Они сплачивают демократии мира, хотят этого демократии или нет. Они кричат, что их фюрер открыл им путь к Атлантическому океану — и Англия тотчас же спешит увеличить свой морской и воздушный флот. На какие только козни они не идут, чтобы изолировать Францию; восемьдесят процентов своих войск они сосредоточивают на западе. А это значит, что они объединяют державы, которым сами же бросают вызов, со страной, и без того обладающей самой старой и самой лучшей армией. Они делают ставку на Италию только потому, что надеются найти там братьев по духу, а между тем все духовное им совершенно чуждо и непонятно. При первой же попытке немцев обосноваться на Средиземном море Италия беспрекословно переходит в лагерь противника. Они не знают, что Средиземное море — это старое море, они ничего не знают; старое море, полное незабытых уроков. Римская империя погибла, когда в Северной Африке высадились германские племена. Откуда и ведать хамью о таких вещах?

Это друзья-собутыльники, мещане медвежьих углов, доморощенные стратеги, которые испокон веков сидели в трактирах и, размазывая по столу лужицы пива, чертили свои собственные планы военных действий, меж тем как битва народов грохотала где-то далеко-далеко. Раньше они не участвовали в делах, теперь, имея за собой военную силу, они хотят в них участвовать, любой ценой, но непременно на первых ролях. Если дать им волю, они приведут к гибели нацию, которую и так уже успели вконец разорить. Не похоже, чтобы им дали волю.
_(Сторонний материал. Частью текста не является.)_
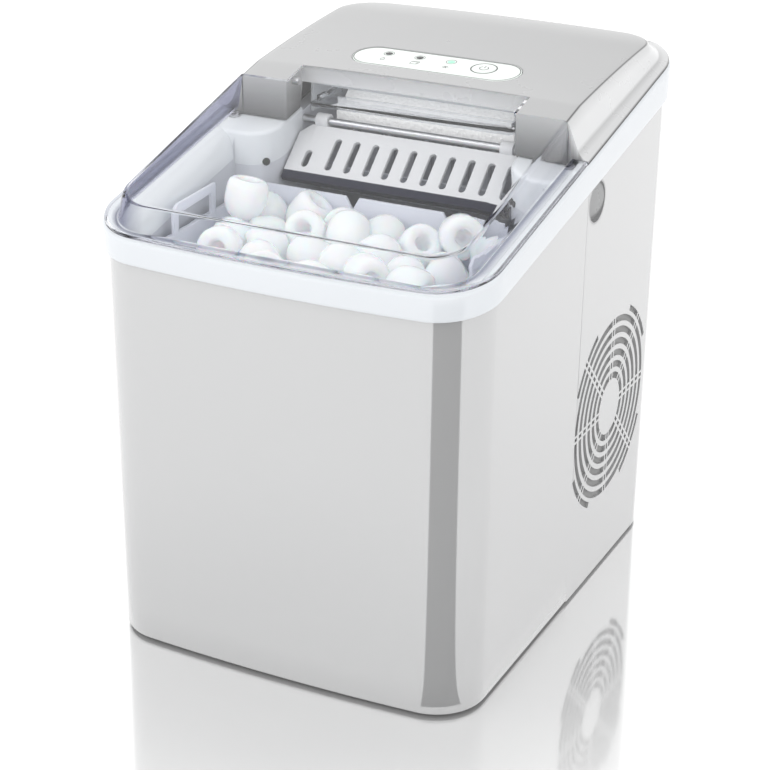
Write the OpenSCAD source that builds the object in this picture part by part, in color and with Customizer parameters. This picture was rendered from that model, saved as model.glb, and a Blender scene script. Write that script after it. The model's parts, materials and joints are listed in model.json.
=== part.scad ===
// Countertop ice maker that freezes bullet-shaped ice: tub with a lift-out basket under a clear hinged lid,
// an evaporator with dipping fingers, a tipping water tray, and a refrigeration bay behind and below the tub.
// Origin: centre of the footprint on the surface that it stands on. X to the right, Y to the back, Z up.

/* [Body] */
// Overall width across the top frame
body_w = 242; // [230:1:300]
// Overall depth across the top frame
body_d = 315; // [300:1:390]
// Overall height at the rear of the cover
body_h = 328; // [315:1:400]
// Corner radius of the top frame
rim_r = 34; // [26:1:44]
// How far the front face bows forward at its middle
front_bow = 2.7; // [1:0.1:5]
// Step from the top frame in to the body panels
shell_step = 2.8; // [1.5:0.1:5]
// Thickness of the body panels
shell_wall = 2; // [1.2:0.1:3]
// Depth position of the joint between front and rear panels
seam_y = 5; // [-10:1:15]

/* [Lid] */
// Thickness of the clear lid
lid_wall = 2.2; // [1.5:0.1:3]
// Gap under the lid's flange and beside its tongue
lid_gap = 0.4; // [0.3:0.1:0.8]
// Radius of the lid's hinge pins
pin_r = 2.2; // [1.6:0.1:2.8]
// Half width of the lid's tongue between the cover's two ears
tongue_w2 = 73.4; // [60:0.2:76]

/* [Cover] */
// Thickness of the top cover
cover_wall = 2.2; // [1.6:0.1:3]
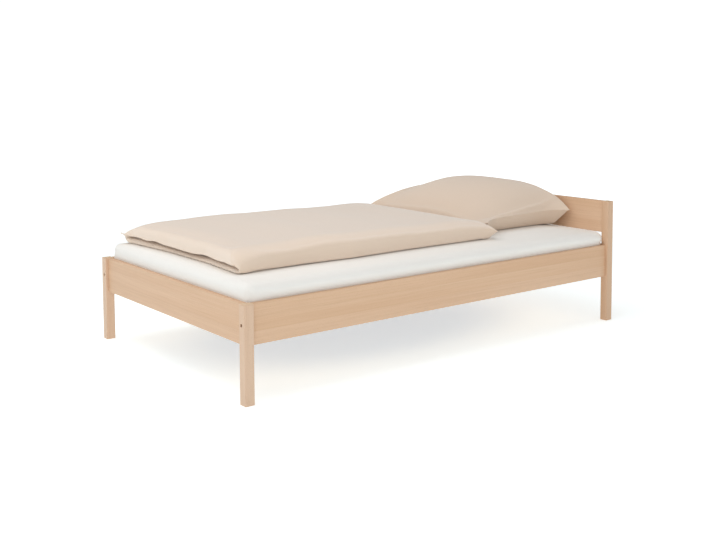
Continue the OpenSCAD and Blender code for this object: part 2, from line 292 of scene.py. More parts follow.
def mix_colour(nt, fac, a, b, x=0, y=0, blend="MIX"):
    n = node(nt, "ShaderNodeMix", x, y, data_type="RGBA", blend_type=blend)
    n.clamp_factor = True
    if isinstance(fac, (int, float)):
        n.inputs[0].default_value = fac
    else:
        nt.links.new(fac, n.inputs[0])
    for i, v in ((6, a), (7, b)):
        if isinstance(v, tuple):
            n.inputs[i].default_value = v
        else:
            nt.links.new(v, n.inputs[i])
    return n.outputs[2]


WOOD_LIGHT = lin(227, 192, 161)
WOOD_MID = lin(219, 180, 146)
WOOD_DARK = lin(199, 157, 120)


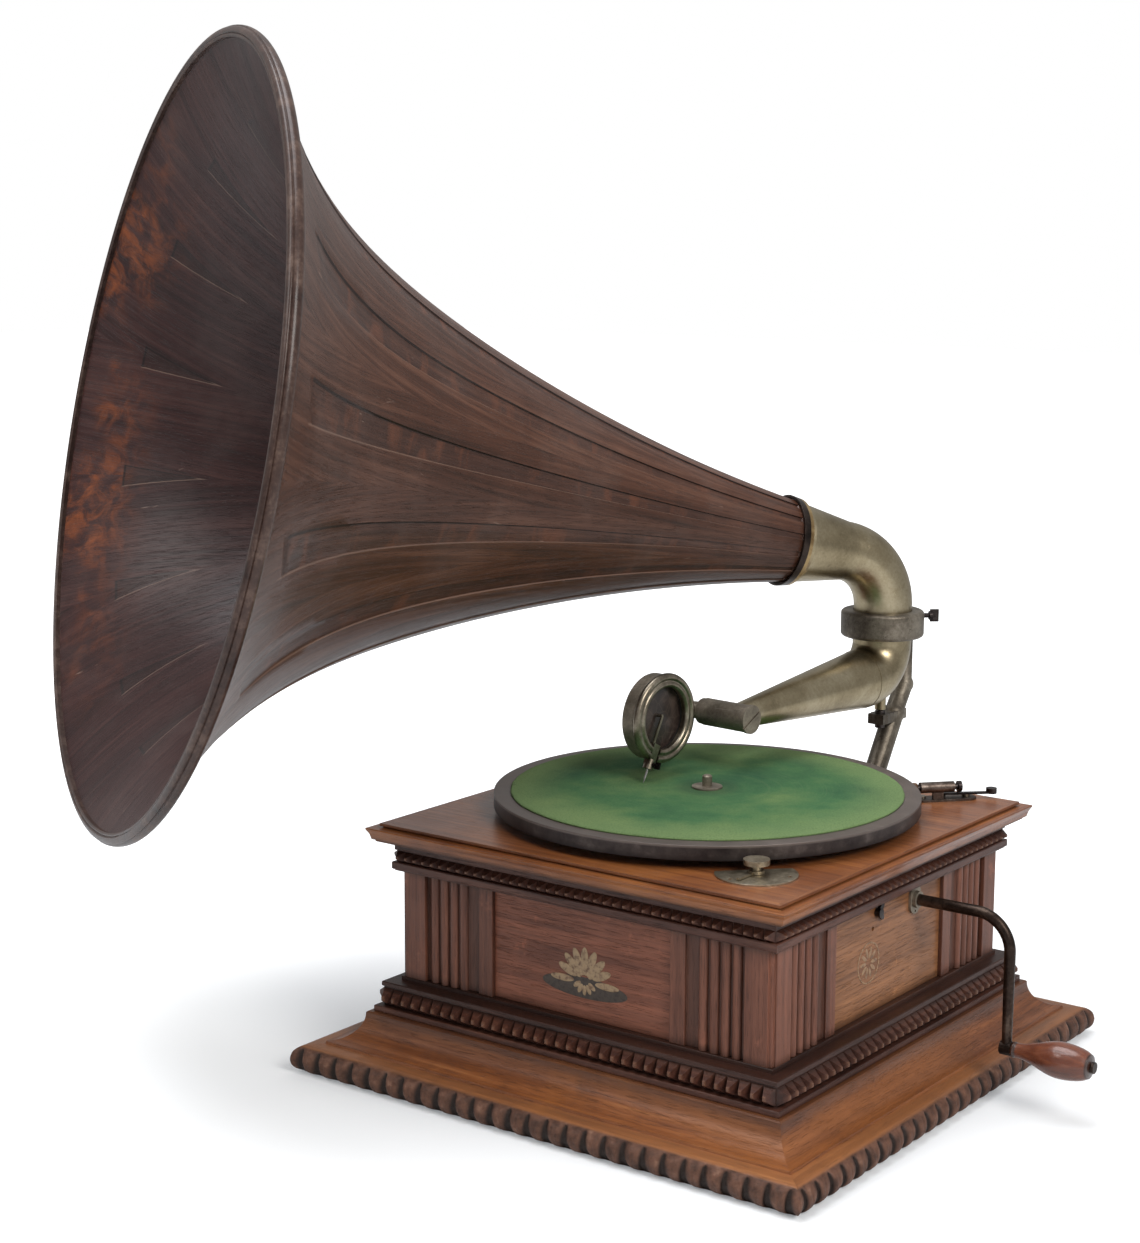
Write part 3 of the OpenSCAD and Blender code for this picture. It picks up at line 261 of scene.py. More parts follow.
def grain(f, along, out, height, stops, pore=0.5):
    """Mahogany seen with its fibres running along: returns its colour and its height."""
    fibres = f.join(along, out, height)
    streak = f.noise(fibres, (7, 230, 230), 5, 0.62)
    broad = f.noise(fibres, (2.6, 19, 19), 3, 0.5, 0.4)
    flame = f.noise(fibres, (26, 9, 9), 2, 0.5, 0.8)
    pores = f.rise(f.noise(fibres, (75, 2100, 2100), 2), 0.54, 0.72)
    colour = f.ramp(streak * 0.55 + broad * 0.3 + flame * 0.15, *stops)
    colour = f.mix(pores * pore, colour, toned(stops[0][1], 0.35))
    return colour, streak * 0.6 - pores * 0.5


def piece_from(name, points, faces, finish, corner_values=None, point_values=None):
    """A mesh object from points and faces, with an optional UV map and numbers for each point."""
    mesh = bpy.data.meshes.new(name)
    mesh.from_pydata(points, [], faces)
    if corner_values:
        uv = mesh.uv_layers.new(name="UVMap")
        uv.data.foreach_set("uv", [v for face in corner_values for corner in face for v in corner])
    for label, values in (point_values or {}).items():
        mesh.attributes.new(label, "FLOAT", "POINT").data.foreach_set("value", values)
    mesh.materials.append(finish.material)
    piece = bpy.data.objects.new(name, mesh)
    scene_objects.link(piece)
    return piece


def face_outwards(piece, sharp=40):
    """Merges what coincides, points every face outwards and smooths all but the sharp edges."""
    work = bmesh.new()
    work.from_mesh(piece.data)
    bmesh.ops.remove_doubles(work, verts=work.verts, dist=1e-6)
    bmesh.ops.recalc_face_normals(work, faces=work.faces)
    work.to_mesh(piece.data)
    work.free()
    piece.data.shade_smooth()
    piece.data.set_sharp_from_angle(angle=math.radians(sharp))


def run_faces(count, wide):
    """Faces of a closed run of count sections with wide points each."""
    return [(i * wide + j, (i + 1) % count * wide + j, (i + 1) % count * wide + (j + 1) % wide,
             i * wide + (j + 1) % wide) for i in range(count) for j in range(wide)]


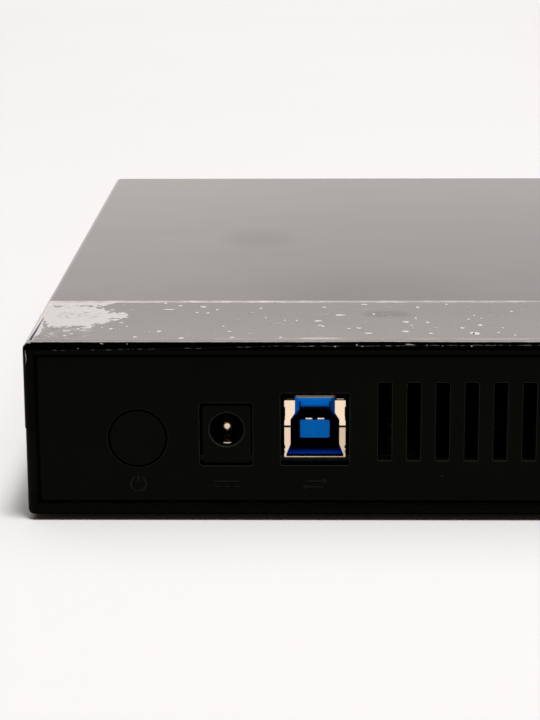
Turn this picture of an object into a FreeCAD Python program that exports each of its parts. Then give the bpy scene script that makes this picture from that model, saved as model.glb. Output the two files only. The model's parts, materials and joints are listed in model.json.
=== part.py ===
import FreeCAD, Part
import math
import os

# External hard drive enclosure, sizes in millimetres.
# X runs across the case, Y from the socket end (low) to the lamp end (high), Z up.
# The origin is on the surface that the feet stand on, under the middle of the case.

os.makedirs("parts", exist_ok=True)

# Standard 3.5 inch drive that the case is built round
drive_width = 101.6
drive_length = 147.0
drive_height = 26.1

# Case walls, and the room that they leave round the drive
wall = 2.25
floor_thickness = 2.2
roof_thickness = 2.2
foot_stand = 1.2  # the feet hold the shell this far off the surface
drive_lift = 1.5
drive_top_gap = 0.2
foam_thickness = 1.2
side_space = 6.95
front_space = 6.6
parting_rise = 16.8  # from the shell's underside to where the cover meets it
parting_step = 0.12  # the base's outline is this much smaller than the cover's
parting_line = 0.15  # small rebate that shows as the line between the two
corner_radius = 1.6
top_edge_radius = 1.4
bottom_side_radius = 1.2
bottom_end_radius = 0.3

# Lip of the base that stands up inside the cover's wall
lip_thickness = 1.0
lip_height = 1.2
lip_clearance = 0.15
lip_end_gap = 4.0

# Rim round each end, and the end panels that sit in grooves of both shells
rim_step = 0.25
rim_step_depth = 0.4
panel_inset = 0.5
panel_plate = 1.2
panel_flange = 1.2
panel_gap = 0.55
groove_depth = 0.95
groove_side_clearance = 0.1
groove_end_clearance = 0.2
panel_corner_radius = 0.8
opening_edge_radius = 0.12

# Screws from below that hold the cover
cover_boss_wall_gap = 3.15  # from the wall's inner face to the boss's axis
cover_boss_panel_gap = 7.1  # from the panel's back to the boss's axis
cover_boss_radius = 3.4
cover_boss_gap = 0.1
cover_screw_radius = 1.5
cover_screw_length = 14.0
cover_screw_rise = 8.8  # from the shell's underside to the seat of the head
cover_pilot_spare = 1.0
screw_hole_clearance = 0.15
pilot_clearance = 0.05
cover_head_radius = 2.5
cover_head_height = 1.9
cover_head_clearance = 0.15
cover_recess_stroke = 0.7

# Rubber feet
foot_radius = 5.0
foot_recess = 0.6
foot_clearance = 0.1
foot_edge_radius = 0.4
foot_inset_x = 14.0
foot_inset_y = 18.0

# Seats, guides and pads for the drive
drive_side_gap = 0.3
drive_hole_edge = 3.175  # from the drive's side to the row of holes
drive_hole_spacing_y = 44.45
drive_hole_setback = 41.28
drive_hole_radius = 1.85
drive_seat_radius = 3.0
drive_guide_height = 9.0
drive_guide_thickness = 1.6
drive_guide_count = 3
drive_guide_first = 16.0
drive_guide_pitch = 52.0
drive_pad_size = 12.0
drive_pad_inset_x = 20.0
drive_pad_inset_y = 12.0
foam_width = 14.0
foam_length = 100.0
foam_spacing = 60.0
stop_rib_thickness = 1.5
stop_rib_drop = 20.0
stop_rib_inset_left = 20.8
stop_rib_inset_right = 5.8

# Circuit board behind the socket panel
board_wall_gap = 7.75
board_width = 64.0
board_panel_gap = 1.1
board_depth = 30.0
board_thickness = 1.6
board_rise = 8.4  # from the case's floor to the board's top
board_corner_radius = 1.0
board_hole_inset_x = 3.5
board_hole_rows = (6.0, 20.0)
board_hole_radius = 1.5
standoff_radius = 3.0
board_screw_radius = 1.25
board_screw_length = 6.0
board_head_radius = 2.3
board_head_height = 1.6
board_recess_stroke = 0.6
button_notch_margin = 1.0

# Power button and the push switch behind it
button_across = 11.34  # from the board's left edge
button_rise = 4.33  # from the board's top
button_hole_radius = 5.7
button_gap = 0.4
button_proud = 0.2
button_edge_radius = 0.3
button_travel = 1.5
button_flange_reach = 0.7
button_flange_thickness = 0.8
button_flange_gap = 0.1
button_stem_radius = 2.6
button_stem_length = 5.0
plunger_size = 3.0
plunger_clearance = 0.1
plunger_grip = 2.2
switch_width = 8.0
switch_height = 8.4
switch_depth = 11.0
switch_stem_gap = 2.5
switch_hole_margin = 1.0
switch_edge_radius = 0.4
plunger_in_switch = 4.5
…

В миролюбивых демократиях об этой Германии говорят уже другим тоном. Одностороннему миролюбию приходит конец. В Испании они потерпят первое осязательное поражение, первое военное поражение после морального, нанесенного им Оссецким: неспроста они не посылают туда большой армии. Видимо, генеральный штаб запретил это своему вождю, выходки которого начинают надоедать. Видимо, генералы напомнили вождю, что у него есть еще несколько вопросов, не решенных с немецкими рабочими. Вопросы эти можно назвать: бесправие, голод и явные признаки революции.